WHAT THE TASK REQUIRES –
Starting at the line that holds "before = set(bpy.data.objects)", copy every line exactly through the end of the data, and no others.
>> BEGIN DATA EXTRACT
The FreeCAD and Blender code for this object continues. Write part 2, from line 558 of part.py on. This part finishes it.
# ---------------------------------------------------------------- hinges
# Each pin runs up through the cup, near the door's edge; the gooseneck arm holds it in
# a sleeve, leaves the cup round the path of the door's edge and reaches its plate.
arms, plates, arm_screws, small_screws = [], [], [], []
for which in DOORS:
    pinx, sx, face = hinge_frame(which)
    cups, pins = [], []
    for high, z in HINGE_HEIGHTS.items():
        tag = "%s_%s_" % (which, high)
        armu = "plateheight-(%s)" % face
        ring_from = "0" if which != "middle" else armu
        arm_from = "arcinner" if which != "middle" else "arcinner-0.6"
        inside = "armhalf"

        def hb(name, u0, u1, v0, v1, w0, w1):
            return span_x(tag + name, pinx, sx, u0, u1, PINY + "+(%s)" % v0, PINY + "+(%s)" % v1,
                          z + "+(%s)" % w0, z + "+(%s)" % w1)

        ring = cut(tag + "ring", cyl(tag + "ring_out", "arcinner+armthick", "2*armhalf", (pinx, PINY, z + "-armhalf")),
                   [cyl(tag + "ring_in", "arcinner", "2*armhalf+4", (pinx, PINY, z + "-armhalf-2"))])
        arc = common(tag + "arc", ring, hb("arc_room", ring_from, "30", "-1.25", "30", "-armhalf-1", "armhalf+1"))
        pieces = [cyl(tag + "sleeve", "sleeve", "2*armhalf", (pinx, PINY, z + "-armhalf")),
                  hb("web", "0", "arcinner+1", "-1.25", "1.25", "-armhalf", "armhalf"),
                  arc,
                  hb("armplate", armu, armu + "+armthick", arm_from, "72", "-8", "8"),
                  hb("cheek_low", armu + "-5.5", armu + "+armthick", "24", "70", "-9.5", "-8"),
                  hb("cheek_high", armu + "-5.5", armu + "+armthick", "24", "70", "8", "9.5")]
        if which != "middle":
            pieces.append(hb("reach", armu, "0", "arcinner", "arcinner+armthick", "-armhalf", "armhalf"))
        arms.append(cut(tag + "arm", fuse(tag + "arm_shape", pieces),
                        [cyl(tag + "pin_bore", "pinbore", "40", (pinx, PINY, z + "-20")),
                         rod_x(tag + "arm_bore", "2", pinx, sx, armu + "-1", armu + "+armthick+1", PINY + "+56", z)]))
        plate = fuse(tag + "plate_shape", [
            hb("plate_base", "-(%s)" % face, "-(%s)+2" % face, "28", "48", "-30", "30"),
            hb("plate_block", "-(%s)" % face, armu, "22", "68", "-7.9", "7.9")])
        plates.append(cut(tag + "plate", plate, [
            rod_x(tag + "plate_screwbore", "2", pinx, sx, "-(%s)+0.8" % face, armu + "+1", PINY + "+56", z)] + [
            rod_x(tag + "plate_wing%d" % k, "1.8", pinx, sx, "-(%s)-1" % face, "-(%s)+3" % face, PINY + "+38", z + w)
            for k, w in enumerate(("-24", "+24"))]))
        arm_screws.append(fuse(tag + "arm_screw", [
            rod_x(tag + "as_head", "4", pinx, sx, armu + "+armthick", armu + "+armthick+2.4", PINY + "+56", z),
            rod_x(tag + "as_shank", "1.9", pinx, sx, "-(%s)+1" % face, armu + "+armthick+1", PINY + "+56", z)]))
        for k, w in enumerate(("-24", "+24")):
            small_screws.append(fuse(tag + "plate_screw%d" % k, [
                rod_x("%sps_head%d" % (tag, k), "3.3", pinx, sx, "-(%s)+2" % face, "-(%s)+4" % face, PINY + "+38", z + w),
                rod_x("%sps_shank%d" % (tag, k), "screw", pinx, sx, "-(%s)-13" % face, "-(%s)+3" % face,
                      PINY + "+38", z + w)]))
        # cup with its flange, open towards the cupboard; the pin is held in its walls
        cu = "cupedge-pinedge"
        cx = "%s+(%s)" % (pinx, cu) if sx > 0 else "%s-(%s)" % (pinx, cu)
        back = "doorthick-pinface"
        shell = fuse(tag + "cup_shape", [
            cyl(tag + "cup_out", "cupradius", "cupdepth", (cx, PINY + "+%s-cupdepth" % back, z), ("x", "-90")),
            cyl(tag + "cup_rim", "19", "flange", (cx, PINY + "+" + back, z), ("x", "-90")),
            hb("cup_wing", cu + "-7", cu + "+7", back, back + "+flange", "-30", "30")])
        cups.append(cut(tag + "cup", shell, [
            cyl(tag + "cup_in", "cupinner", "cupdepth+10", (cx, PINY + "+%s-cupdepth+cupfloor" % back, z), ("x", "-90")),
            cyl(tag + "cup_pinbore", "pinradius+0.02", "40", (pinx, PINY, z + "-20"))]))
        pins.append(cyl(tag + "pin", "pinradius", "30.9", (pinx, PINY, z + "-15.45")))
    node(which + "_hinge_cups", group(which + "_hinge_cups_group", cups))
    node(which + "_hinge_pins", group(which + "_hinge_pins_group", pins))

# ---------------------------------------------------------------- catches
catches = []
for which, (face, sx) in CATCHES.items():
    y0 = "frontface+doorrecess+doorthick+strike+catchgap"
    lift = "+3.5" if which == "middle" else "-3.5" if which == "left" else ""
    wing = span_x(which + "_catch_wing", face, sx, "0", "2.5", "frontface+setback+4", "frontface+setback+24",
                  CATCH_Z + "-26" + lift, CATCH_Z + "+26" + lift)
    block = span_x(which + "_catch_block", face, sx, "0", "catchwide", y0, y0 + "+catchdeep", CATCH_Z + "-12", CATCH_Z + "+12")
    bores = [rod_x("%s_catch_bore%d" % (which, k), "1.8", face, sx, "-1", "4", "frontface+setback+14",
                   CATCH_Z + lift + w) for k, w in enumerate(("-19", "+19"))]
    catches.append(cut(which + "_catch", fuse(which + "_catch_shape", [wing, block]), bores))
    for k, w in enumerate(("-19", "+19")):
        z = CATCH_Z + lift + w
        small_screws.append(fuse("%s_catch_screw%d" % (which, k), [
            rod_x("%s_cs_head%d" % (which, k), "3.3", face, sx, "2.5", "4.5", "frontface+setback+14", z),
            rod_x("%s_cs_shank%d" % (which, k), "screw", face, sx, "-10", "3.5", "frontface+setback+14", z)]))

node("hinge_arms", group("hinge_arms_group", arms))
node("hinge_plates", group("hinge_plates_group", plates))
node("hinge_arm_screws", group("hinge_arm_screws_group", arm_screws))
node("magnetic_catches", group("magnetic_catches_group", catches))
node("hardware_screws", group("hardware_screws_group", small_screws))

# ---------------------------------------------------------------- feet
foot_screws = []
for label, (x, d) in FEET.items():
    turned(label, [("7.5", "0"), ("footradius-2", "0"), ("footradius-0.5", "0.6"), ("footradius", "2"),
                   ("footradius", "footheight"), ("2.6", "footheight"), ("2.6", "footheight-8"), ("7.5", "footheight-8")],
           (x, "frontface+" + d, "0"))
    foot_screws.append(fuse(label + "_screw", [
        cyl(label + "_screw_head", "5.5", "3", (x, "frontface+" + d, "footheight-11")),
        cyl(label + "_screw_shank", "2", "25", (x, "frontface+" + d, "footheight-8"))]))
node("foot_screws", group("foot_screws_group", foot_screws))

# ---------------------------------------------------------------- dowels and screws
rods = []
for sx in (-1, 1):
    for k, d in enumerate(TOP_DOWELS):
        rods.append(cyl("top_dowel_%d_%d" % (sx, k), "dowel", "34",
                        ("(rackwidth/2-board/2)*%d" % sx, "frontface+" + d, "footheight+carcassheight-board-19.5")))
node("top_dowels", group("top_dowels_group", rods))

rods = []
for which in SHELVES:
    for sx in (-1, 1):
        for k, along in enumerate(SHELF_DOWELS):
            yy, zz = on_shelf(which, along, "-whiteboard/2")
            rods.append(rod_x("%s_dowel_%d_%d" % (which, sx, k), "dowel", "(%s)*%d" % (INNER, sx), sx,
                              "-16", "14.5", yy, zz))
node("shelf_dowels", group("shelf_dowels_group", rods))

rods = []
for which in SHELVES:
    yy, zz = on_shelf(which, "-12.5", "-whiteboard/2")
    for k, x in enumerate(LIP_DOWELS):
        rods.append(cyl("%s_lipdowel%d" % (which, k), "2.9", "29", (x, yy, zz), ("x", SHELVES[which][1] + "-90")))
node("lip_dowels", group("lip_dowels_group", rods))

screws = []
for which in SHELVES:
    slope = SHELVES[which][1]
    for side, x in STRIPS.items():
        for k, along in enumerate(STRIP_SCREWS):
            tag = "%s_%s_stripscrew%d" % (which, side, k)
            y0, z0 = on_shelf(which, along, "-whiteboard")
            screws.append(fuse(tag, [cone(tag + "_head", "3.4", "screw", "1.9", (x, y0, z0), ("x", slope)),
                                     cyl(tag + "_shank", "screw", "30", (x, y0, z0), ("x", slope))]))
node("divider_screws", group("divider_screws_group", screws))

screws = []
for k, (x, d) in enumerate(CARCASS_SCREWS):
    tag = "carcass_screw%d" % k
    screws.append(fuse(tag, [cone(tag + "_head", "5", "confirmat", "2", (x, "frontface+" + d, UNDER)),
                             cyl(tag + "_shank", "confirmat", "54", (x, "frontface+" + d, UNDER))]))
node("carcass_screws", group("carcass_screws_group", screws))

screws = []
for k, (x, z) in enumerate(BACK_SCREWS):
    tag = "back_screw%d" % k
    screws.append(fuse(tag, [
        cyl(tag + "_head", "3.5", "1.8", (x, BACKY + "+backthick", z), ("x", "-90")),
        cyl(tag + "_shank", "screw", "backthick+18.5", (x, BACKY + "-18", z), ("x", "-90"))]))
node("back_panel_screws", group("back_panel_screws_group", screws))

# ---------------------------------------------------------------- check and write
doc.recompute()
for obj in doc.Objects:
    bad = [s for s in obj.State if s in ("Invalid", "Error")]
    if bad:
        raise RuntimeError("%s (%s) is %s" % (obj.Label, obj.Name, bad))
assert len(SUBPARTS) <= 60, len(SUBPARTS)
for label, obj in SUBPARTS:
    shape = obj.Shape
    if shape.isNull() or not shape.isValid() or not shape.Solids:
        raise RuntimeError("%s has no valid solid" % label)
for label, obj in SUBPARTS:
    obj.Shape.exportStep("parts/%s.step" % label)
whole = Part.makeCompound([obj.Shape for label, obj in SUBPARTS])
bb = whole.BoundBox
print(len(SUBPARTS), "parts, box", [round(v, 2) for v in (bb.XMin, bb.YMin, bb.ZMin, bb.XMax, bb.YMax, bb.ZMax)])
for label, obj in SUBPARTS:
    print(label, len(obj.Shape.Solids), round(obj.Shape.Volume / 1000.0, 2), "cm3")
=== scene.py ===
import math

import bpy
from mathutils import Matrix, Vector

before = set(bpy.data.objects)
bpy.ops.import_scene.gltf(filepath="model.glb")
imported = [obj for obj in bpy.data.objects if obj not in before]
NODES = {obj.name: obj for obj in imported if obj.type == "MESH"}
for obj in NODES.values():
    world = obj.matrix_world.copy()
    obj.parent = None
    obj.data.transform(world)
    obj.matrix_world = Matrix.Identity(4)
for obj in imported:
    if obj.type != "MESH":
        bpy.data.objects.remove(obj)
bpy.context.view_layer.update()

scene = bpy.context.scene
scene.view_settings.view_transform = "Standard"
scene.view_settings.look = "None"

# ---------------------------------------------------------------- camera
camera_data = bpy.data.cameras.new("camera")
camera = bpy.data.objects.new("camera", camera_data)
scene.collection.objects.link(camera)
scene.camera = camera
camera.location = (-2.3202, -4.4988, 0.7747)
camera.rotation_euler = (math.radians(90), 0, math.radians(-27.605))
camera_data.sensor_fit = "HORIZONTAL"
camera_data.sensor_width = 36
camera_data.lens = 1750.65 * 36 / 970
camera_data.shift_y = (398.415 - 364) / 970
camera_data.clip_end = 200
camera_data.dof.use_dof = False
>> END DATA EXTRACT
ANSWER BELOW –
before = set(bpy.data.objects)
bpy.ops.import_scene.gltf(filepath="model.glb")
imported = [obj for obj in bpy.data.objects if obj not in before]
NODES = {obj.name: obj for obj in imported if obj.type == "MESH"}
for obj in NODES.values():
    world = obj.matrix_world.copy()
    obj.parent = None
    obj.data.transform(world)
    obj.matrix_world = Matrix.Identity(4)
for obj in imported:
    if obj.type != "MESH":
        bpy.data.objects.remove(obj)
bpy.context.view_layer.update()

scene = bpy.context.scene
scene.view_settings.view_transform = "Standard"
scene.view_settings.look = "None"

# ---------------------------------------------------------------- camera
camera_data = bpy.data.cameras.new("camera")
camera = bpy.data.objects.new("camera", camera_data)
scene.collection.objects.link(camera)
scene.camera = camera
camera.location = (-2.3202, -4.4988, 0.7747)
camera.rotation_euler = (math.radians(90), 0, math.radians(-27.605))
camera_data.sensor_fit = "HORIZONTAL"
camera_data.sensor_width = 36
camera_data.lens = 1750.65 * 36 / 970
camera_data.shift_y = (398.415 - 364) / 970
camera_data.clip_end = 200
camera_data.dof.use_dof = False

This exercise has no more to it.